Perhaps he was not prominent enough to be put on the keleks [branches piled atop inflated goat skins] and robbed, as the city’s wealthiest Armenians were. But he had not been deported and killed on a roadside, either. Certainly, he had useful skills. In a telegram, Reşid reported that two hundred Armenian craftsmen had been allowed to remain in the province, because they were valuable to the military. My grandfather, as far as I was able to learn, never made things for the Army. But my father and his siblings say that he provided Western garments to members of the city’s Kurdish and Turkish élite, even as they were planning the massacres. In essence, he was bartering for his life.

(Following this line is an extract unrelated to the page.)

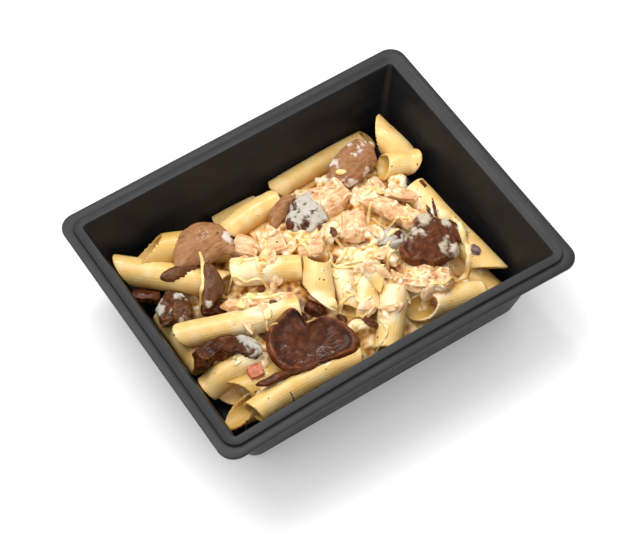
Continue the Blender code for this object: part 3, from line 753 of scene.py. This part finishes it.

There is a story that all my grandfather’s living children recall: as the killings and deportations were winding down, he received an unwanted invitation from the vali [regional governor] himself. He was brought before him, and the vali asked, Why are you still alive? When my grandfather explained that he was a master tailor, someone produced a bolt of fabric. Make me a coat, the vali said. My grandfather saw that there was not enough fabric, but, realizing that he could not refuse, he took it home and proclaimed that the family would live or die by this coat. He worked desperately. When the coat was finished, he brought it to the vali, who tried it on and said that it was good—but then, just as my grandfather was leaving, the vali called out, “Wait! I would like these buttons to be covered in fabric, too.” My grandparents struggled to cover the buttons, using whatever scraps were left. Then my grandfather returned with the coat, and he was spared.